Wireshark-users: Re: [Wireshark-users] wireshark performance issues
From: Guy Harris <guy@xxxxxxxxxxxx>
Date: Thu, 3 Sep 2009 11:23:25 -0700

On Sep 2, 2009, at 11:10 PM, Haitham Al-Saif wrote:

Hi I'm using tshark which is installed in embedded linux running on powerpc 440 of FPGA board. I use tshark to analyze MPEG transport stream for FHD H.264. but I'm getting packet loss when I analyze the video stream in real-time with tshark and therefore I used tcpdump to capture packets instead of tshark and then analyze the saved packets with tshark. I'm getting much better result but still there is packet loss. I don't know why I get packet loss. I don't think that it is caused by the cpu getting overloaded because many times I'm able to analyze FHD with tshark without getting packet loss. is there anyone who knows what causes the packet loss? is there some buffers in embedded Linux causing the packet loss?
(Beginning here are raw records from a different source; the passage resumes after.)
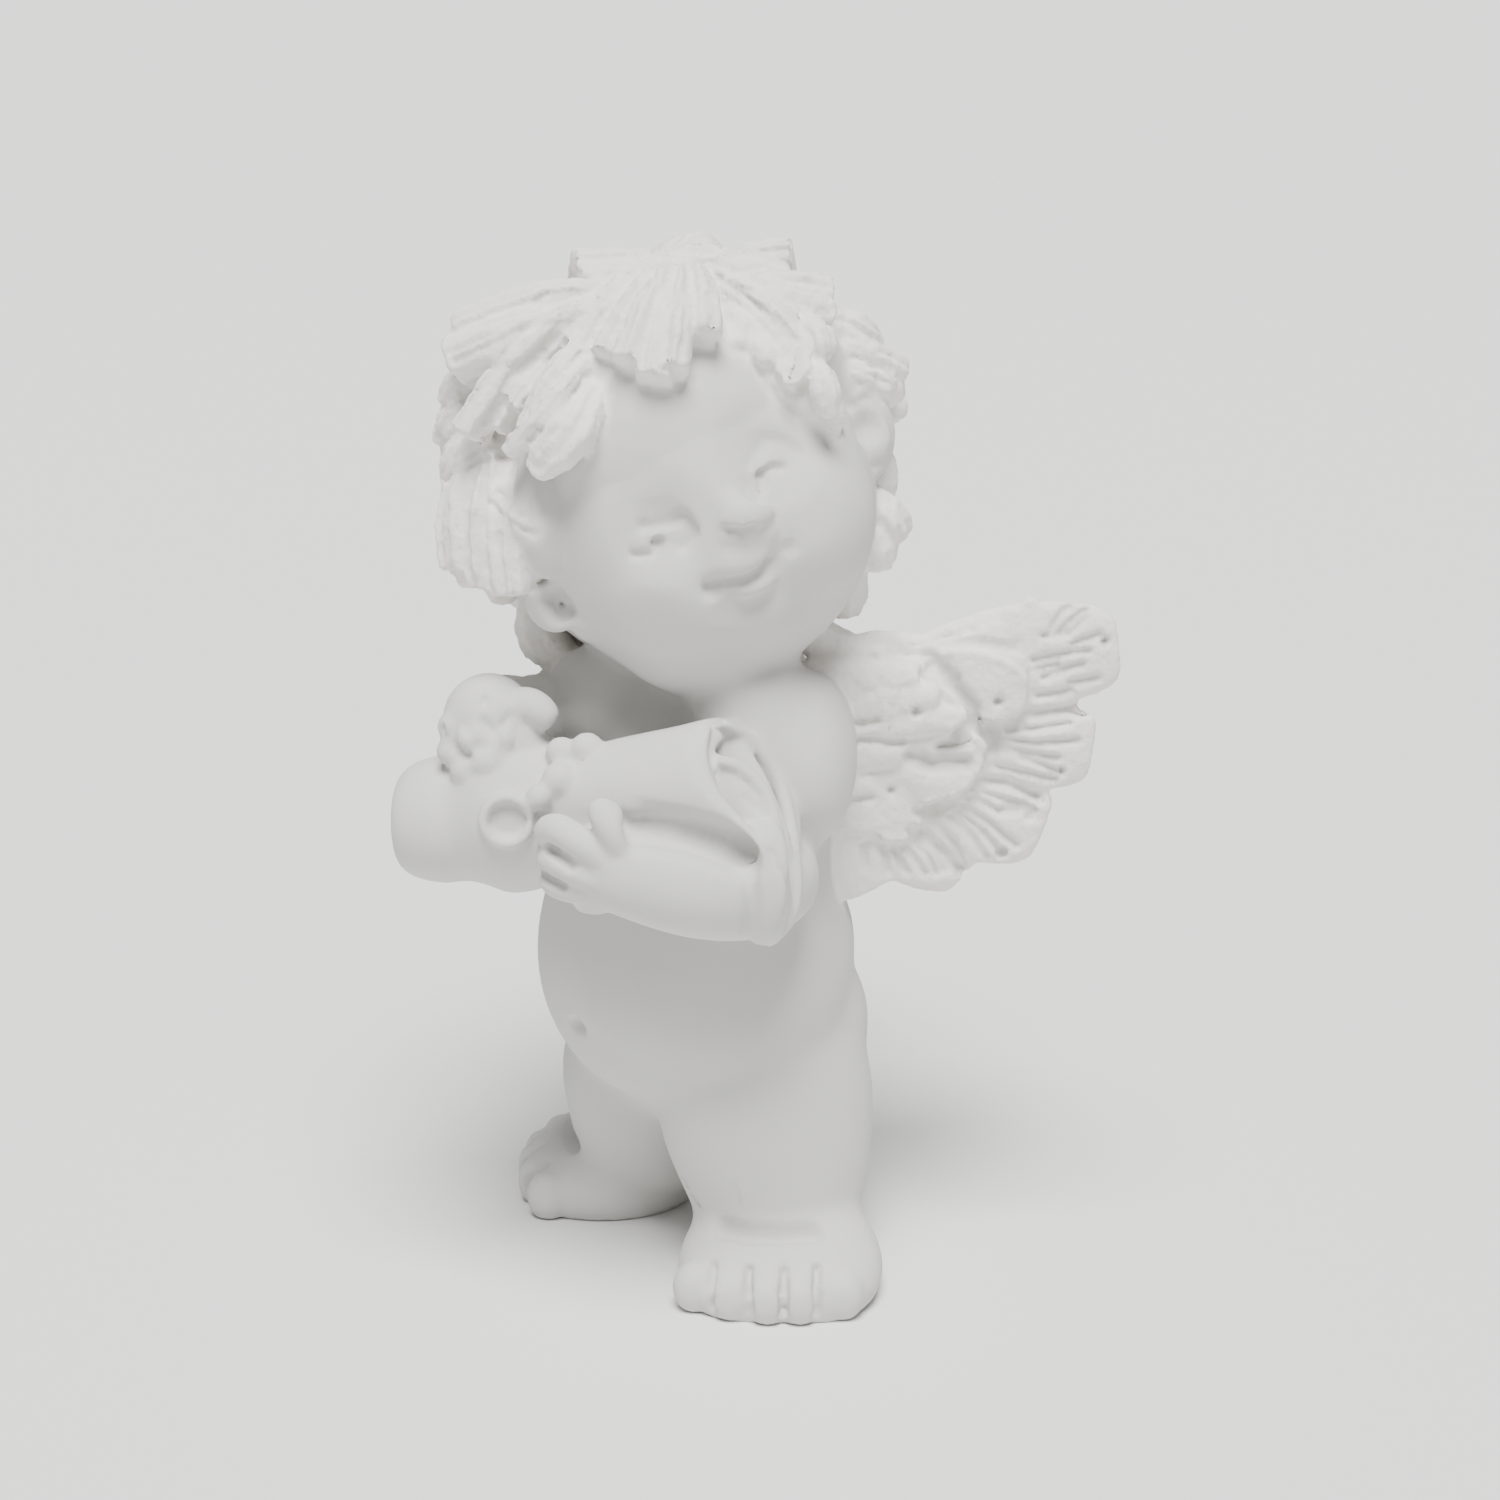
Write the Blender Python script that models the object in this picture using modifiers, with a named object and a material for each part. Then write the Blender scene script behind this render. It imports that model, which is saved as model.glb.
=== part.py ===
"""Angel figurine: a chubby standing cherub hugging a rolled scroll, cast in one piece of plaster.

Every place below is given in hundredths of the figure's height and turned to metres by UNIT,
so the whole figure follows HEIGHT. The body faces -Y, its left side is +X, its soles stand on
Z = 0. The head has a frame of its own: places on it are longitude (towards the angel's left),
latitude (towards the crown) and distance from the middle of the head. The arms, the scroll and
the wings are placed in an upright frame that is turned as the wings are: out, height, forwards.
"""
import bpy
import numpy as np
from math import acos, atan2, copysign, cos, pi, radians, sin
from mathutils import Vector
from mathutils.bvhtree import BVHTree

HEIGHT = 0.100            # driving size: the whole figure, soles to the top of the hair
TOP = 100.85              # the same height in the shares used below
UNIT = HEIGHT / TOP
PLAN_SHIFT = (0.0, 0.27)  # moves the figure so that its plan is centred over the origin
NODE = "angel_figurine"

SOFT_VOXEL = 0.62         # grid for the smooth masses, in hundredths of the height
CRISP_VOXEL = 0.44        # grid once locks, feathers, fingers and toes are joined on
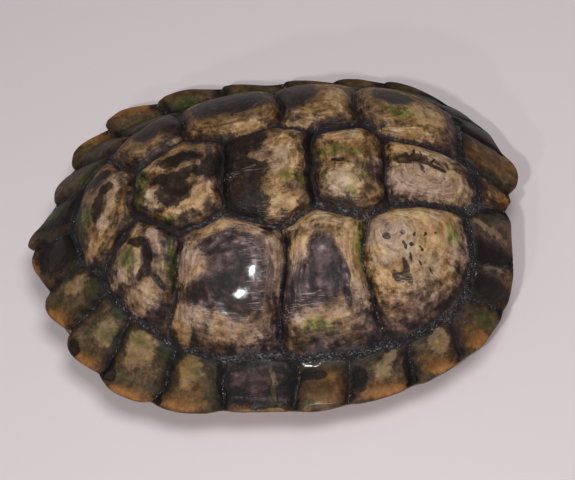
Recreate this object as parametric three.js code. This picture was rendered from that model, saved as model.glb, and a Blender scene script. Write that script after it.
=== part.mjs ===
import * as THREE from "three";

// The empty shell of a pond turtle: the domed carapace with its horny shields, and the flat
// plastron under it. Millimetres; +X is the neck end, +Y the animal's left, +Z up.
// The belly face of the plastron lies in z = 0.

// Driving dimensions
const LENGTH = 206; // over the widest-apart rim points, neck end to tail
const HALF_WIDTH = 81.6; // right half, at the sixth rim shield
const TOP = 68.5; // height of the back's seams at the middle
const WALL = 4.6; // wall of the dome, measured upright
const LIP = 2.4; // height of the rim's edge
const LIP_TUCK = 1.2; // how far the rim's lower edge sits in from its upper edge
const RIM_BAND = 12.5; // width of the rim's underside
const BELLY_THICK = 4.1; // plastron
const BRIDGE_REACH = 72.5; // half-width over the plastron's bridges
const BRIDGE_TOP = 13.7; // height of the bridges' upper edge, just under the rim
const BELLY_FLAT = 42; // half-width of the flat belly face
const SHIFT_X = -0.95; // puts the middle of the shell's box over the origin

// The smooth dome that the shields stand on: a rounded oval with a flatter crown
const DOME = {
  x0: 15.2, front: 95, rear: 115.8, side: 76.4, base: 17.8, top: 65.9, oval: 2.28, swell: 2.87, fall: 1.19,
};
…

There's a buffer in Linux (embedded or not) that could cause packet loss if it's too small - it's the socket buffer on the PF_PACKET socket libpcap uses on Linux.

If packets get put onto the socket buffer faster than, at some particular point in time, dumpcap or tcpdump can read them from the socket buffer through libpcap, *even though, over the time the capture is running, the CPU isn't overloaded*, that can cause packet loss. It's not sufficient to have the CPU, on average, capable of analyzing packets as they arrive without dropping packets; a burst of packets, or (in the case of using TShark to analyze the packets as they arrive) some packets that require a lot more work, or some I/O that happens to happen at some time, or some work that consumes CPU at some particular time, could cause packets to be dropped.

Buffers can be used to alleviate this problem - if you have a big enough buffer, then packets can be stored in the buffer faster than they are drained from the buffer, to handle either faster-than-usual arrival of packet data or slower-than-usual reading of packet data, as long as the buffer is big enough that it doesn't fill up before the reader can drain it.

Try downloading libpcap 1.0.0 from www.tcpdump.org:

1) on Linux kernels with memory-mapped capture support, it uses the memory-mapped capture mechanism, which might be able to handle packet bursts a little better, and might allocate a memory-mapped ring buffer larger than the default socket buffer size;

2) it has an API that, on platforms where the buffer size for the capture mechanism used by libpcap can be set, allows you to set it at the time you open the network interface for capturing (on systems with BPF, such as *BSD, AIX, and Mac OS X, it can't be set *after* that, so that's not supported), so if the buffer is too small, it can be made bigger.

If tcpdump 4.0.0, also available from www.tcpdump.org, is built with libpcap 1.0.0, it supports the "-B" flag to set the buffer size.